Selecting ANSI protocol products (Back to top)
Inclusion of some services in C12.18 and most tables in C12.19 are optional. Thus use of the standard must be reviewed carefully before purchasing APM meters.

Minimal compliance with these standards is simple while very broad compliance is more difficult for manufacturers. Yet the value to the purchaser should be just the reverse.

The Southeastern Electric Exchange has reviewed the standards and published a guideline useful in this evaluation. An easier general guide is to adapt the policy that states, "If the standard covers a functionality, the meter should do it the standard way."

Product manufacturers will each select what portions of these standards to support, which portions to replace with their own creations, and where to extend the standards.

Electricity deregulation, as well as utility issues dealing with multiple meter vendors and software platforms, will also affect the choice of products and tools.

In summary (Back to top)
ANSI protocol meters and a limited set of tools have been in the market for over a year.
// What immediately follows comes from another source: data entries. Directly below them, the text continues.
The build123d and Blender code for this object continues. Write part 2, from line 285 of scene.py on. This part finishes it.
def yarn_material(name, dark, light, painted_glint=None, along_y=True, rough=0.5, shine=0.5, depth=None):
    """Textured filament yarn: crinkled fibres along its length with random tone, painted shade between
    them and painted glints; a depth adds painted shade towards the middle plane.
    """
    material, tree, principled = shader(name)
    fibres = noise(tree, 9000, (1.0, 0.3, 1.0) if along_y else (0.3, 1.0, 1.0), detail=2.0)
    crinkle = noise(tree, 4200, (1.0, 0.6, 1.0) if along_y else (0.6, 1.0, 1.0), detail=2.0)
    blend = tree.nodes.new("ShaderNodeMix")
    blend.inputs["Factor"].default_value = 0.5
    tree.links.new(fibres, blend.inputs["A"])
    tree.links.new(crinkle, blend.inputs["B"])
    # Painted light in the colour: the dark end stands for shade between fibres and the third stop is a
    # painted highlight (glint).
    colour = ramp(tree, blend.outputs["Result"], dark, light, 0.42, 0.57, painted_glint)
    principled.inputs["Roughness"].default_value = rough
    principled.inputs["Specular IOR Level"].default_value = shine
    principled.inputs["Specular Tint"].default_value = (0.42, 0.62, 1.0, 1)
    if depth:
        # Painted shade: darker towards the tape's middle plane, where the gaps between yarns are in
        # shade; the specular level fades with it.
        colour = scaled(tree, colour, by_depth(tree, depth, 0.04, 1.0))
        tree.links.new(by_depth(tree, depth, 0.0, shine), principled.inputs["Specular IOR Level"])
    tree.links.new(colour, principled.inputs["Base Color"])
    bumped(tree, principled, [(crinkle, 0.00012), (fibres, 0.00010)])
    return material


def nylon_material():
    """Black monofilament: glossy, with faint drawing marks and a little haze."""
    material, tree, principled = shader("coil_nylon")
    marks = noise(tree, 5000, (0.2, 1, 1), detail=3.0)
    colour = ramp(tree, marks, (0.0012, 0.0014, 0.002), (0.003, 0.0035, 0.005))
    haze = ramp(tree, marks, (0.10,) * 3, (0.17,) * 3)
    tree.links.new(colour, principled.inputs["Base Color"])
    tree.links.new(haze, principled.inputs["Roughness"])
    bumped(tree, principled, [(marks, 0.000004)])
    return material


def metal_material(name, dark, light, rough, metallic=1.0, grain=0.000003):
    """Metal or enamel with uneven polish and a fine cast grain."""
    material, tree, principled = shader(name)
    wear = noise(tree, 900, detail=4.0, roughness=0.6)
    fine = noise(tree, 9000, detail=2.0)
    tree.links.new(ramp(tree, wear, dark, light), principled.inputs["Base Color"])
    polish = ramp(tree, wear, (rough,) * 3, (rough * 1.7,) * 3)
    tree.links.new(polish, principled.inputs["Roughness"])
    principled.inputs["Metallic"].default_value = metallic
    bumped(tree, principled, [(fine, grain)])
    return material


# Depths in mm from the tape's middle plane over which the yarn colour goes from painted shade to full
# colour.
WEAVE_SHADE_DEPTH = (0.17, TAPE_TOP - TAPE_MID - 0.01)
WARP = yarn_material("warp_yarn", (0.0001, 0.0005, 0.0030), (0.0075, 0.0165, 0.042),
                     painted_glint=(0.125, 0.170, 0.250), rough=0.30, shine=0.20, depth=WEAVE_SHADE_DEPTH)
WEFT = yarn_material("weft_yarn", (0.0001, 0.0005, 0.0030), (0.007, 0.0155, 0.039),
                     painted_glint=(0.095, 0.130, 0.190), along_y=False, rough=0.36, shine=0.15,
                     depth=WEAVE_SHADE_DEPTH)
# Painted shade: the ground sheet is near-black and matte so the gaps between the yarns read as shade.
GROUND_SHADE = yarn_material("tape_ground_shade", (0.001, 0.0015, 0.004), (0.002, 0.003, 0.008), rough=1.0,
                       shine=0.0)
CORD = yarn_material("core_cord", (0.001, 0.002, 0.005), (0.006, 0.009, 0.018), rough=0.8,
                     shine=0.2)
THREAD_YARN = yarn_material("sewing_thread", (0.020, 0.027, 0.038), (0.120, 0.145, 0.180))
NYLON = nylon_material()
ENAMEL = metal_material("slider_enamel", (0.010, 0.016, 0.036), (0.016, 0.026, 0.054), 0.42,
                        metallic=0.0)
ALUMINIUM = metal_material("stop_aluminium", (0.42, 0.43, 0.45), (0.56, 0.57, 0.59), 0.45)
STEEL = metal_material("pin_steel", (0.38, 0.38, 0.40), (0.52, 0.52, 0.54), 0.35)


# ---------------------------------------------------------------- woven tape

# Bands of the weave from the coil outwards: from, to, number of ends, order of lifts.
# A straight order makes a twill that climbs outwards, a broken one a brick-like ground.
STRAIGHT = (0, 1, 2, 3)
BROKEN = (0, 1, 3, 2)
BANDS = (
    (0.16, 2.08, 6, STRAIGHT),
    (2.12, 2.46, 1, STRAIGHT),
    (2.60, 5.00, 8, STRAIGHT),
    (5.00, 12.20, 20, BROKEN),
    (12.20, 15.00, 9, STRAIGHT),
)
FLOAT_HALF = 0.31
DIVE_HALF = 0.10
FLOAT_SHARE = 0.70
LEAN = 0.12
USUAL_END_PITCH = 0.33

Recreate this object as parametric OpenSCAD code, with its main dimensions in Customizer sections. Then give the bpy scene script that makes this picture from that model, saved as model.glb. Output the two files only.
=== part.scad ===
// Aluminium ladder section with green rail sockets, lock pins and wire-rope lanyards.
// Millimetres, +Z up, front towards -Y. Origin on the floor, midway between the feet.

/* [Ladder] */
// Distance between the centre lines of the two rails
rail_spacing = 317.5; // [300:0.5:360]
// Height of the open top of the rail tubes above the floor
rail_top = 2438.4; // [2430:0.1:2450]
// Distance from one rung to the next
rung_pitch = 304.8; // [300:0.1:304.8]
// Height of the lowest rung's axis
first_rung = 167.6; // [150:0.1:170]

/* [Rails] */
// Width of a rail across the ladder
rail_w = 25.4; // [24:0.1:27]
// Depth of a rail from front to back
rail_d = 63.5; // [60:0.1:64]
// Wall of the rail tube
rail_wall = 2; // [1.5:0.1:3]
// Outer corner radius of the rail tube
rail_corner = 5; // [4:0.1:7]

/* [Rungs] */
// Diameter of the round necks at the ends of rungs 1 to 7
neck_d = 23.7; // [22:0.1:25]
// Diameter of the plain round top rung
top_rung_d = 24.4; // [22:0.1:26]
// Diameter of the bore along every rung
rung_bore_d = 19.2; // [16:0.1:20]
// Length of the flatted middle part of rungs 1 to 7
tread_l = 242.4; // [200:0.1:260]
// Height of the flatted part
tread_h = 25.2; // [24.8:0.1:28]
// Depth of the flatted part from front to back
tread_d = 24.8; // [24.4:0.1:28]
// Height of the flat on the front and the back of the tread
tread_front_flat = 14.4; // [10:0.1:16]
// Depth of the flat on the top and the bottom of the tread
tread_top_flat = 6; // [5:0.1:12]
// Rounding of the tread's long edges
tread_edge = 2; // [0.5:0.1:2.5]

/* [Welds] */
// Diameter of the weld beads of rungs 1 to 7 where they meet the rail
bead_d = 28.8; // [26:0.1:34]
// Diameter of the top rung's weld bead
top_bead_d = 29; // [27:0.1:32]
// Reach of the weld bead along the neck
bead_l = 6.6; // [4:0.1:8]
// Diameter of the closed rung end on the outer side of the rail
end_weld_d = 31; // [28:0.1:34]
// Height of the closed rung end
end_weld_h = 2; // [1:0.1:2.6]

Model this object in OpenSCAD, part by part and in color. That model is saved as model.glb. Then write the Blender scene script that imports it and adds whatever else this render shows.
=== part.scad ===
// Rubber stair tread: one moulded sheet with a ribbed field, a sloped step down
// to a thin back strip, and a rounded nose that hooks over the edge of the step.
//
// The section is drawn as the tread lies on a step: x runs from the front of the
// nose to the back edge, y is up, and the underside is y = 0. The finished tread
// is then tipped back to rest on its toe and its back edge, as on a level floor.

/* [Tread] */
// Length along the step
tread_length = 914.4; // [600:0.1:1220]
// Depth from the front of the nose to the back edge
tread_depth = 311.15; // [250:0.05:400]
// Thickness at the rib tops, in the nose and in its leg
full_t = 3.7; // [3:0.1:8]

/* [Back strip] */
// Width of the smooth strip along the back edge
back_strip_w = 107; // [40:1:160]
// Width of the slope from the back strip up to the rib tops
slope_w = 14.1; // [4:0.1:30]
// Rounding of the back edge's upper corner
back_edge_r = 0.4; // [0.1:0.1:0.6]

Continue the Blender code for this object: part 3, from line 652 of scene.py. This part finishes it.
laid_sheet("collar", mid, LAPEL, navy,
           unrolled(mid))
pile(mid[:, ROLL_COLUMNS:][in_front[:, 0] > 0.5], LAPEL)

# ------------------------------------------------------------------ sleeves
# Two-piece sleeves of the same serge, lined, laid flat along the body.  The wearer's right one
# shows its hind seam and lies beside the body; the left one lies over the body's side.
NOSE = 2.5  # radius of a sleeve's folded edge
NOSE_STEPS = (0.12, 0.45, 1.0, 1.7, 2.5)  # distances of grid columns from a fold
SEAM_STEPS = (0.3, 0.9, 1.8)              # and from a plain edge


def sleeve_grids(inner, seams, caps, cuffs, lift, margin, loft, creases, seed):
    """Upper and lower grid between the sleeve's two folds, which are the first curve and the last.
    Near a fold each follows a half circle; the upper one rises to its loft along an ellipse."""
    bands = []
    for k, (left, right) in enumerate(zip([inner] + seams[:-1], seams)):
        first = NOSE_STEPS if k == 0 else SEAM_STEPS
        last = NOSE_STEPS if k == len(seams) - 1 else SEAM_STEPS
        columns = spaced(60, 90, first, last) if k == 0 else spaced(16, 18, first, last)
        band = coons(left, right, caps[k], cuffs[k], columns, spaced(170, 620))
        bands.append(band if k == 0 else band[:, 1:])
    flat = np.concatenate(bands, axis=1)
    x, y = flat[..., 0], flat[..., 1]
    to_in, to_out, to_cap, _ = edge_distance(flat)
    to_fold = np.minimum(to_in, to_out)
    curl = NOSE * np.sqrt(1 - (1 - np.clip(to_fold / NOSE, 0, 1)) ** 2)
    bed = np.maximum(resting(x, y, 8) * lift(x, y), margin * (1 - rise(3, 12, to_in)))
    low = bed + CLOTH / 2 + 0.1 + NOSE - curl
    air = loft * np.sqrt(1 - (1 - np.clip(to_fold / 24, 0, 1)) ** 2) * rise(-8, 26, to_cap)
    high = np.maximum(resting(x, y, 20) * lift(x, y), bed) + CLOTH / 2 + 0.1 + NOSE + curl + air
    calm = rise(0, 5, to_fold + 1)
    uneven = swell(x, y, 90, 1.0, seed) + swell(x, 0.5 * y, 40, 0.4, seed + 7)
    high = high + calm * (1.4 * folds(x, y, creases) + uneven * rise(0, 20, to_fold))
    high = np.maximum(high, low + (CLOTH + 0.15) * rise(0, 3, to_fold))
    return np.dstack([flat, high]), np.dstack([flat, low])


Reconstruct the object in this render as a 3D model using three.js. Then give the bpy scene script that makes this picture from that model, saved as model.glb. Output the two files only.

More complete meters and tools to fully support them are on the way. To take advantage of this next paradigm shift in metering, the suppliers and potential users of this technology must position themselves to take advantage of a surge in the use of these meters beginning in the third and fourth quarters of 2000. This offers a win-win for the intelligent participants and a lose-lose for those who delay entry or blindly grab any offering without close examination.